[Records from a data collection]
/---
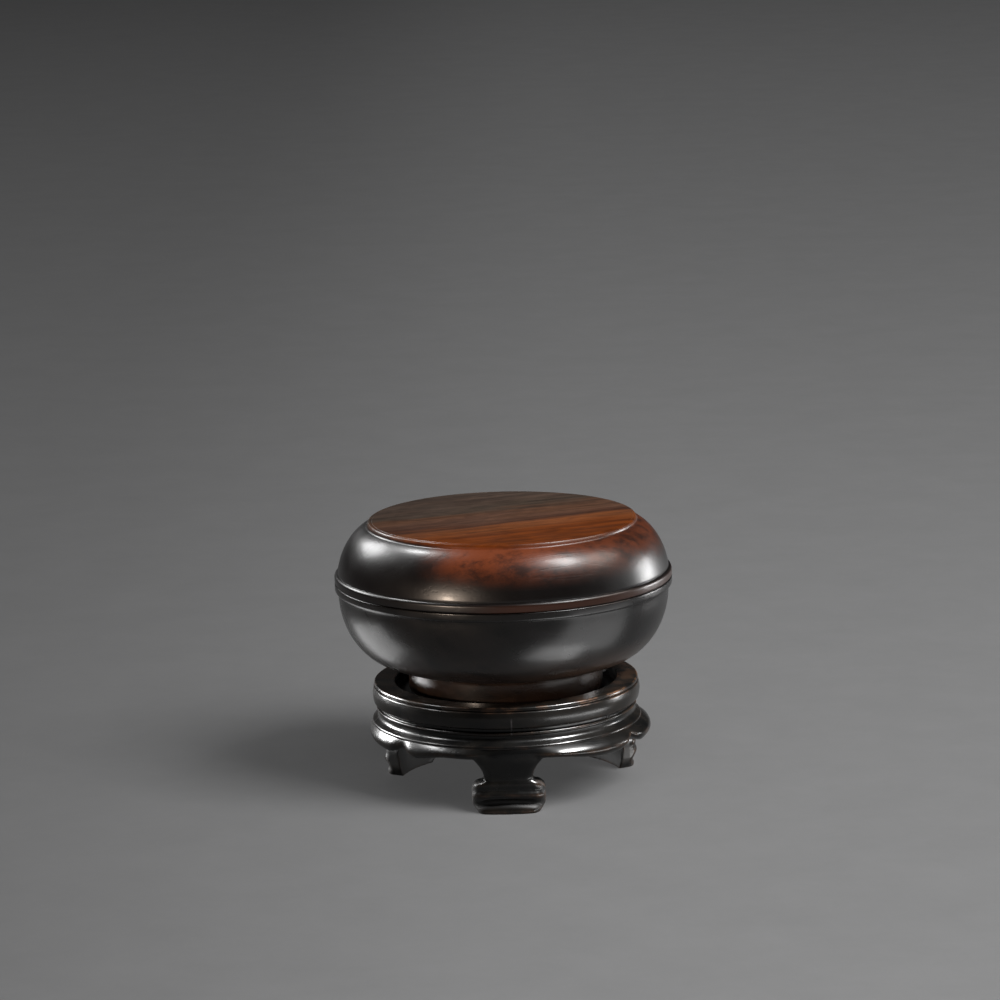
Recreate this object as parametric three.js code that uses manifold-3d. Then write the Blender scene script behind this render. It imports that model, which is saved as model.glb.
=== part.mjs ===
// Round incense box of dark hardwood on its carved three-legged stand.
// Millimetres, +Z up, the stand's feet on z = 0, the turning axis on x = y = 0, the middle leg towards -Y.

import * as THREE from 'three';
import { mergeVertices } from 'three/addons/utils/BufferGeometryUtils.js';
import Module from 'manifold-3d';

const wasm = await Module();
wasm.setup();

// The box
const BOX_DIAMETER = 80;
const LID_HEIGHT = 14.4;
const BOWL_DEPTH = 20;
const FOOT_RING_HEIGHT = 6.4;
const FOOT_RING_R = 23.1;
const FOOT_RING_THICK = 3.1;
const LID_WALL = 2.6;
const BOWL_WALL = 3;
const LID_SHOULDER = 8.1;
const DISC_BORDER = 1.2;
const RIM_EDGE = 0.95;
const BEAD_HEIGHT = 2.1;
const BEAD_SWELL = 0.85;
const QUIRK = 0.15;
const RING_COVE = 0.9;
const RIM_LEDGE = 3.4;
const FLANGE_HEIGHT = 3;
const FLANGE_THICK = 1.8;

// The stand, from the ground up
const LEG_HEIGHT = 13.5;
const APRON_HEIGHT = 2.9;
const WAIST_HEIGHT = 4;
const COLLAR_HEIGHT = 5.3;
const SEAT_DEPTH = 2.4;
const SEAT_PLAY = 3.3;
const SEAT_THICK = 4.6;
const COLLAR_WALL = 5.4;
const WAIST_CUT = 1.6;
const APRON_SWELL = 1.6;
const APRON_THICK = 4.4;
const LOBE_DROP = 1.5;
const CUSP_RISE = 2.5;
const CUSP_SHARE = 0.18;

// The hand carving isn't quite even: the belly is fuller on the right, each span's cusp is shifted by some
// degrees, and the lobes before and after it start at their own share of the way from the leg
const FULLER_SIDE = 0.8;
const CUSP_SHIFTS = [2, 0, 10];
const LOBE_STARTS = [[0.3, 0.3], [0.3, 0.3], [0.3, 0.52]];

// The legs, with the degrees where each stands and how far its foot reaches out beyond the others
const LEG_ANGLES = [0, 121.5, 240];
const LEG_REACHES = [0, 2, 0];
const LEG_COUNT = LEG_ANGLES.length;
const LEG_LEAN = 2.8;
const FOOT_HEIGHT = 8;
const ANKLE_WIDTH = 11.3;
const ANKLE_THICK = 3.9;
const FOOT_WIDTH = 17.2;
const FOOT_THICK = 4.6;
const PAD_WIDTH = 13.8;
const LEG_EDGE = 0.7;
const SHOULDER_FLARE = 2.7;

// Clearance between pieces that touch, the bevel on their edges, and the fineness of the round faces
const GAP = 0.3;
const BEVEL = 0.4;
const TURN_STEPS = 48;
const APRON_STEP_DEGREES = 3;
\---
/---
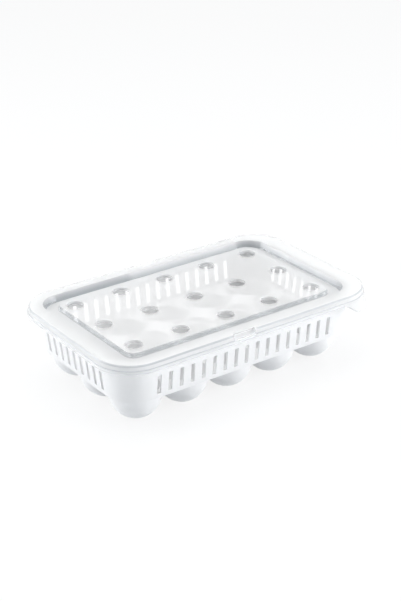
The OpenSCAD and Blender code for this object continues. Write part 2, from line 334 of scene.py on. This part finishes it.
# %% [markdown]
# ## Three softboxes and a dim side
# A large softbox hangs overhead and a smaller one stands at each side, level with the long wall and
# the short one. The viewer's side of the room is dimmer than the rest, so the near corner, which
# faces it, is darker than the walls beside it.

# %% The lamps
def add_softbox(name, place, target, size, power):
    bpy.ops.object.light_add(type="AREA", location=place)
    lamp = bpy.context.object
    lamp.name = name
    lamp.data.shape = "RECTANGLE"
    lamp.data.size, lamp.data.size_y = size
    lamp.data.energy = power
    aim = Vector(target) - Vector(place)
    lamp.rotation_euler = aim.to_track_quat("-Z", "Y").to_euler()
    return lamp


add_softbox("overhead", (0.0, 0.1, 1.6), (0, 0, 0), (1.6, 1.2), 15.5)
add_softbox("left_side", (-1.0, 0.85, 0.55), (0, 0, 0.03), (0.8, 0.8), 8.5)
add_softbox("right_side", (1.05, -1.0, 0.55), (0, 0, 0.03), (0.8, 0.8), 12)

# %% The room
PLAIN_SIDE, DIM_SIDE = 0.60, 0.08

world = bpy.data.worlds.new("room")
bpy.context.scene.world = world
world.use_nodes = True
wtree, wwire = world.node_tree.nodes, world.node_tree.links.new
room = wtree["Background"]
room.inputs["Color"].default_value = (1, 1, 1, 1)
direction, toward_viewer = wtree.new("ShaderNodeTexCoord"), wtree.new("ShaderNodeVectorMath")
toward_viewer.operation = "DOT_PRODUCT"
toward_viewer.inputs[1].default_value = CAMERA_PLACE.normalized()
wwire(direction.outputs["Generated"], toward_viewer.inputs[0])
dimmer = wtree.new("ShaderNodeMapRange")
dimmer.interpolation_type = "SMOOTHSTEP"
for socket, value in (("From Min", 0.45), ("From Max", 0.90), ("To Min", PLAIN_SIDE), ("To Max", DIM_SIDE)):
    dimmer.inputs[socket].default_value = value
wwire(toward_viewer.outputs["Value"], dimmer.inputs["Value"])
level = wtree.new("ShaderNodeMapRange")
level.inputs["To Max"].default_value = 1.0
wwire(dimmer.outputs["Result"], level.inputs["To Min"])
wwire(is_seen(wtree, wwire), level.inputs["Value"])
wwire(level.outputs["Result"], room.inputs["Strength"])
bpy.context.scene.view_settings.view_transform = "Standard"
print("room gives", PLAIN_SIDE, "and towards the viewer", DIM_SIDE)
\---
[Task] Transcribe, word for word, every line from the line with "Recreate this object" to the line with "import Module from 'manifold-3d';", inclusive, and output nothing else.

[Final result]
Recreate this object as parametric three.js code that uses manifold-3d. Then write the Blender scene script behind this render. It imports that model, which is saved as model.glb.
=== part.mjs ===
// Round incense box of dark hardwood on its carved three-legged stand.
// Millimetres, +Z up, the stand's feet on z = 0, the turning axis on x = y = 0, the middle leg towards -Y.

import * as THREE from 'three';
import { mergeVertices } from 'three/addons/utils/BufferGeometryUtils.js';
import Module from 'manifold-3d';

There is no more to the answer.